Benoît Vermander : La possibilité de « coexister » et la valeur de « l’apprentissage mutuel »
Je vis et travaille en Chine depuis trente ans. Parallèlement aux cours de philosophie comparée entre la Chine et l’Occident que je donne et à mes recherches sur la philosophie ancienne, je suis également amateur de lavis à l’encre de Chine et j’ai moi-même réalisé de nombreuses peintures à l’encre. En tant qu’amateur de peinture, l’une de questions qui m’intéressent le plus à propos des échanges culturels entre la Chine et la France est la suivante : comment les peintres français de l’époque peignaient-ils la Chine et le peuple chinois qu’ils imaginaient ? Pour eux, la Chine était une « utopie », pleine de beauté et de romantisme. Aujourd’hui, les Chinois disent que la France est très romantique, mais à cette époque, les Français eux-mêmes pensaient que la Chine était le pays le plus romantique.
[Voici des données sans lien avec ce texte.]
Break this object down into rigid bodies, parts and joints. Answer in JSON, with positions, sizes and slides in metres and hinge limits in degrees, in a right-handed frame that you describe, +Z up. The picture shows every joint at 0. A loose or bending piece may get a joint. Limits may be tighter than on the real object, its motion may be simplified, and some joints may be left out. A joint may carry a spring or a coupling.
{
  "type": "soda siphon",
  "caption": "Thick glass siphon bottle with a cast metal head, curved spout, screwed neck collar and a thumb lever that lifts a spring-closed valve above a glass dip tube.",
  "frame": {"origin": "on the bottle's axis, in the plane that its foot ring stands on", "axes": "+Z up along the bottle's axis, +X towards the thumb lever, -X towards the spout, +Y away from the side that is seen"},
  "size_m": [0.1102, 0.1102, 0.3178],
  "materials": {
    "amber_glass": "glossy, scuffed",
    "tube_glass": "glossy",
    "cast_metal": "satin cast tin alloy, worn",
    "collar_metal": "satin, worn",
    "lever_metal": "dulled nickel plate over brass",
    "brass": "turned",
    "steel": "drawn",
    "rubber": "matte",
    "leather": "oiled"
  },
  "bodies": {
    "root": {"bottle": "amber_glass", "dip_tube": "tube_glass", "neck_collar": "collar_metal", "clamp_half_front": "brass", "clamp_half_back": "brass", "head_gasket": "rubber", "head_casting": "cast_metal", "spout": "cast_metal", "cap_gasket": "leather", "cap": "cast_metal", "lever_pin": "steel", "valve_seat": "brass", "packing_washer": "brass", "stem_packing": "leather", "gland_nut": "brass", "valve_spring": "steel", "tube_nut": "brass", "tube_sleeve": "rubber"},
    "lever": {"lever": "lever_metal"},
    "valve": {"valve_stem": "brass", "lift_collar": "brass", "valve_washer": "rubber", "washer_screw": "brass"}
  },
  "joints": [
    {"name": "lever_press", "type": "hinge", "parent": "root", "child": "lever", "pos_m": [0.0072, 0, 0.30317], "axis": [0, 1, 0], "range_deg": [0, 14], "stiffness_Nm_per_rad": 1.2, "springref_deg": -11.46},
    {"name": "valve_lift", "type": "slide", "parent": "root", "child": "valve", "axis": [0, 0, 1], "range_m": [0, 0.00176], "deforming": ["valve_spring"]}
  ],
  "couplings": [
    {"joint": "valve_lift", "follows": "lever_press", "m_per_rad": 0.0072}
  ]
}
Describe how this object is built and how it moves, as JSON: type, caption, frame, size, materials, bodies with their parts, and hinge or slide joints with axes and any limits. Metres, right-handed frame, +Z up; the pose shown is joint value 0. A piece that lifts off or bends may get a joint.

En 1687, les classiques confucéens chinois Les Entretiens, le Zhong Yong et Le Grand apprentissage ont été traduits pour la première fois en Europe et publiés à Paris, ce qui a eu un impact déterminant sur la philosophie sociale et politique française. Après la Révolution française, la France a appliqué le modèle chinois des examens impériaux à la sélection de ses fonctionnaires. En 1842, le texte intégral de Laozi a été traduit en France et a séduit les Français, qui se sont intéressés de près à ce penseur, estimant que ses idées incarnaient l’amour de la liberté. Aujourd’hui, hormis les Chinois, la plupart des spécialistes de Laozi dans le monde sont français.
Parallèlement à l’introduction des classiques chinois en France, le roi Louis XIV a envoyé les « Mathématiciens du Roy » en Chine, où ils ont été reçus par Kangxi. Depuis lors, les échanges culturels entre la France et la Chine n’ont jamais cessé et ont nourri la créativité scientifique et littéraire de chacun.
Dès le début, la France et la Chine ont valorisé les échanges dans les domaines des sciences, de la littérature et des arts. Il s’agit plus d’un dialogue civilisé que de relations commerciales. L’esprit humaniste caractérise bel et bien les échanges franco-chinois.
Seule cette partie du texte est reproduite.